--- Start DATA EXTRACT ---

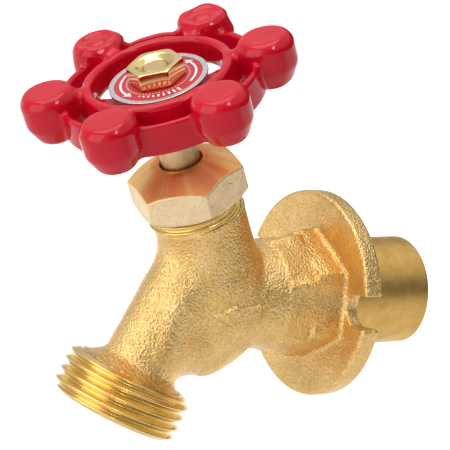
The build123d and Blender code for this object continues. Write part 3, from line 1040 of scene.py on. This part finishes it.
def turned_brass(name, axes, colours, rough, ring_mm, depth_mm, pits=0.0, sheen=0.0):
    """Machined brass: fine tool rings across the axis, and faint stains.

    With a sheen, the colour is a painted reflection instead: streaks of the red wheel that run
    outward from the axis, over the metal's own tint.
    """
    material, nodes, place = new_material(name)
    rotation = Matrix(axes.rows.tolist()).to_euler()
    mapping = nodes.add("ShaderNodeMapping", {"Vector": place}, vector_type="POINT")
    mapping.inputs["Rotation"].default_value = rotation
    stretched = nodes.add("ShaderNodeMapping", {"Vector": mapping.outputs[0]})
    stretched.inputs["Scale"].default_value = (0.06, 0.06, 1.0)
    rings = nodes.noise(stretched.outputs[0], ring_mm, 3.0, 0.7)
    cut = along_cut(nodes, place, axes)
    # With a sheen the noise reads only the cut direction, so the colour runs in radial streaks: a
    # painted reflection of the red wheel.
    tint_pattern = nodes.noise(cut, 250.0, 3.0, 0.6) if sheen else nodes.noise(place, 3.0, 4.0, 0.6)
    colour = nodes.ramp(tint_pattern, [(0.3, colours[0]), (0.7, colours[1])])
    roughness = nodes.ramp(rings, [(0.3, rough), (0.7, rough + 0.1)])
    normal = nodes.bump(rings, 0.35, depth_mm)
    if pits:
        grains = nodes.noise(place, 0.45, 2.0, 0.5)
        holes = nodes.ramp(grains, [(0.26, 0.0), (0.44, 1.0)])
        normal = nodes.bump(holes, pits, 0.12, normal)
    inputs = {"Base Color": colour, "Metallic": 1.0, "Roughness": roughness, "Normal": normal}
    if sheen:
        inputs["Anisotropic"] = sheen
        inputs["Tangent"] = cut
    close_material(nodes, **inputs)
    return material


def red_enamel():
    """Thick glossy enamel over a cast wheel, with a slight orange peel."""
    material, nodes, place = new_material("red_enamel")
    patch = nodes.noise(place, 6.0, 3.0, 0.5)
    colour = nodes.ramp(patch, [(0.3, (0.46, 0.002, 0.012)), (0.7, (0.53, 0.003, 0.018))])
    peel = nodes.noise(place, 1.8, 2.0, 0.5)
    normal = nodes.bump(peel, 0.22, 0.035)
    close_material(
        nodes,
        Base_Color=colour,
        Roughness=0.3,
        Normal=normal,
        Specular_IOR_Level=0.0,
        Coat_Weight=1.0,
        Coat_IOR=1.37,
        Coat_Roughness=0.03,
        Coat_Normal=normal,
    )
    return material


def printed(name, low, high, roughness, metallic=0.0):
    material, nodes, place = new_material(name)
    speck = nodes.noise(place, 0.5, 3.0, 0.6)
    colour = nodes.ramp(speck, [(0.3, low), (0.7, high)])
    normal = nodes.bump(speck, 0.15, 0.02)
    close_material(
        nodes, Base_Color=colour, Roughness=roughness, Metallic=metallic, Normal=normal
    )
    return material


def make_materials():
    gold = ((0.62, 0.37, 0.09), (0.78, 0.50, 0.16))
    # Orange to pale: the cone's brass tint with a painted reflection of the red wheel, in radial
    # streaks.
    copper_and_painted_reflection = ((0.92, 0.42, 0.11), (0.97, 0.74, 0.34))
    amber = ((0.74, 0.50, 0.17), (0.85, 0.62, 0.24))
    beige = ((0.76, 0.56, 0.32), (0.88, 0.69, 0.44))
    drab = ((0.52, 0.36, 0.18), (0.66, 0.48, 0.27))
    yellow = ((0.82, 0.62, 0.26), (0.86, 0.67, 0.32))
    return {
        "cast": cast_brass(),
        "spigot": turned_brass("spigot_brass", INLET, gold, 0.34, 0.25, 0.008),
        "hose": turned_brass("hose_thread_brass", OUTLET, amber, 0.20, 0.3, 0.008),
        "neck": turned_brass("neck_thread_brass", SPINDLE, amber, 0.20, 0.3, 0.008),
        "nut": turned_brass("nut_brass", SPINDLE, beige, 0.36, 0.6, 0.006, pits=0.8),
        "cone": turned_brass("nut_cone_brass", SPINDLE, copper_and_painted_reflection, 0.46, 0.25, 0.012, sheen=0.6),
        "polished": turned_brass("polished_brass", SPINDLE, yellow, 0.10, 0.3, 0.003),
        "stem": turned_brass("stem_brass", SPINDLE, drab, 0.34, 0.25, 0.02, pits=0.4),
        "enamel": red_enamel(),
        "print_red": printed("label_red", (0.42, 0.01, 0.02), (0.50, 0.015, 0.03), 0.35),
        "print_white": printed("label_white", (0.72, 0.68, 0.68), (0.84, 0.80, 0.80), 0.5),
        "silver": printed("label_rim", (0.60, 0.58, 0.60), (0.74, 0.72, 0.74), 0.32, 1.0),
        "rubber": printed("seat_rubber", (0.02, 0.02, 0.02), (0.035, 0.035, 0.035), 0.7),
        "packing": printed("graphite_packing", (0.03, 0.03, 0.035), (0.06, 0.06, 0.065), 0.6),
    }


# ---------------------------------------------------------------- stage, light and camera


FLOOR_GLOW = 0.6
BACKDROP_SIDE = Vector((-0.58, 0.81, 0.0))


def make_stage():
    """A pale floor below the valve, which glows on the side behind it."""
    bpy.ops.mesh.primitive_grid_add(x_subdivisions=8, y_subdivisions=8, size=16)
    floor = bpy.context.object
    floor.name = "floor"
    floor.location = (0, 0, -0.25)
    material, nodes, place = new_material("floor_paper")
    speck = nodes.noise(place, 400.0, 2.0)
    colour = nodes.ramp(speck, [(0.3, 0.77), (0.7, 0.80)])
    far = nodes.vector("DOT_PRODUCT", place, BACKDROP_SIDE)
    close_material(
        nodes,
        Base_Color=colour,
        Roughness=0.9,
        Emission_Color=nodes.ramp(far, [(0.15, 0.0), (0.45, 1.0)]),
        Emission_Strength=FLOOR_GLOW,
    )
    floor.data.materials.append(material)


DARK_SIDE = Vector((0.64, 0.77, 0.0))


def make_world():
    """A room with a white ceiling, lit walls on one side and dark ones on the other."""
    world = bpy.data.worlds.new("studio")
    bpy.context.scene.world = world
    world.use_nodes = True
    nodes = Nodes(world.node_tree)
    way = nodes.add("ShaderNodeTexCoord").outputs["Generated"]
    height = nodes.add("ShaderNodeSeparateXYZ", {"Vector": way}).outputs["Z"]
    side = nodes.vector("DOT_PRODUCT", way, DARK_SIDE)
    side = nodes.add("ShaderNodeMath", {0: side, 1: 0.5, 2: 0.5}, operation="MULTIPLY_ADD")
    walls = nodes.ramp(side.outputs[0], [(0.36, 0.58), (0.60, 0.07)], "EASE")
    ceiling = nodes.ramp(height, [(0.0, 0.0), (0.42, 0.0), (0.72, 1.0)])
    ground = nodes.ramp(height, [(0.0, 1.0), (0.012, 0.0)])
    room = nodes.blend(ceiling, walls, 0.85)
    colour = nodes.blend(ground, room, 0.9)
    background = nodes.add("ShaderNodeBackground", {"Color": colour, "Strength": 1.06})
    nodes.add("ShaderNodeOutputWorld", {"Surface": background.outputs[0]})


LIGHT_TARGET = Vector((0, -0.03, 0.02))


def add_softbox(name, way, distance, size, power):
    """A rectangular light that stands off in a direction and faces the valve."""
    light = bpy.data.lights.new(name, "AREA")
    light.shape = "RECTANGLE"
    light.size, light.size_y = size
    light.energy = power
    lamp = bpy.data.objects.new(name, light)
    way = Vector(way).normalized()
    lamp.location = LIGHT_TARGET + way * distance
    lamp.rotation_euler = way.to_track_quat("Z", "Y").to_euler()
    bpy.context.scene.collection.objects.link(lamp)


CAMERA_AZIMUTH = 54.55
CAMERA_ELEVATION = 15.27
CAMERA_ROLL = 9.27
CAMERA_PLACE = Vector((0.42803, -0.33146, 0.15851))
CAMERA_LENS = 217.98


def make_camera():
    azimuth, elevation, roll = (
        math.radians(angle) for angle in (CAMERA_AZIMUTH, CAMERA_ELEVATION, CAMERA_ROLL)
    )
    level = Vector((math.cos(azimuth), math.sin(azimuth), 0))
    ahead = Vector(
        (
            -math.sin(azimuth) * math.cos(elevation),
            math.cos(azimuth) * math.cos(elevation),
            -math.sin(elevation),
        )
    )
    upright = level.cross(ahead)
    right = math.cos(roll) * level + math.sin(roll) * upright
    up = math.cos(roll) * upright - math.sin(roll) * level
    data = bpy.data.cameras.new("camera")
    data.lens = CAMERA_LENS
    data.sensor_width = 36.0
    data.clip_start, data.clip_end = 0.01, 40.0
    camera = bpy.data.objects.new("camera", data)
    turn = Matrix((right, up, -ahead)).transposed()
    camera.matrix_world = Matrix.Translation(CAMERA_PLACE) @ turn.to_4x4()
    bpy.context.scene.collection.objects.link(camera)
    bpy.context.scene.camera = camera


# ---------------------------------------------------------------- putting it together


def attach(obj, body, node):
    """Puts a piece on a body, and hides the CAD node that it stands for."""
    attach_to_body(obj, body)
    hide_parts(node)


def dress(node, material):
    """Gives a CAD node that is shown a new material."""
    mesh = frame["nodes"][node].data
    mesh.materials.clear()
    mesh.materials.append(material)


looks = make_materials()

# Each maker with its looks, then the body, the material slot and the CAD node.
for maker, look_names, body, slot, node in (
    (make_casting, ["cast"], "valve_body", "cast_brass", "body"),
    (make_spigot, ["spigot"], "valve_body", "cast_brass", "body"),
    (make_hose_thread, ["hose"], "valve_body", "cast_brass", "body"),
    (make_neck_thread, ["neck"], "valve_body", "cast_brass", "body"),
    (make_packing_nut, ["nut", "cone"], "valve_body", "nut_brass", "packing_nut"),
    (make_handwheel, ["enamel"], "spindle", "red_enamel", "handwheel"),
    (make_label_disc, ["silver", "print_red"], "spindle", "label", "label_plate"),
    (make_label_marks, ["print_white"], "spindle", "label", "label_plate"),
    (make_handle_nut, ["polished"], "spindle", "polished_brass", "handle_nut"),
):
    attach(maker([looks[name] for name in look_names]), body, node)

for node, look in {
    "stem": "stem",
    "packing_gland": "stem",
    "packing_washer": "stem",
    "packing_ring": "packing",
    "disc_holder": "stem",
    "washer_screw": "stem",
    "seat_washer": "rubber",
}.items():
    dress(node, looks[look])

make_stage()
make_world()
add_softbox("key_softbox", (0.05, -1.0, 0.1), 1.3, (1.3, 1.2), 8.4)
add_softbox("small_softbox", (0.8, -0.25, 0.85), 1.2, (0.22, 0.34), 1.9)
add_softbox("top_softbox", (-0.15, -0.35, 1.0), 1.4, (1.2, 1.2), 10.5)
make_camera()
bpy.context.scene.view_settings.view_transform = "Standard"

--- End DATA EXTRACT ---

● **TASK BRIEF**
Start at the line with "hide_parts(node)" and stop after the line with "looks = make_materials()". Repeat exactly the lines in that range.

● **THE RESULT**
    hide_parts(node)


def dress(node, material):
    """Gives a CAD node that is shown a new material."""
    mesh = frame["nodes"][node].data
    mesh.materials.clear()
    mesh.materials.append(material)


looks = make_materials()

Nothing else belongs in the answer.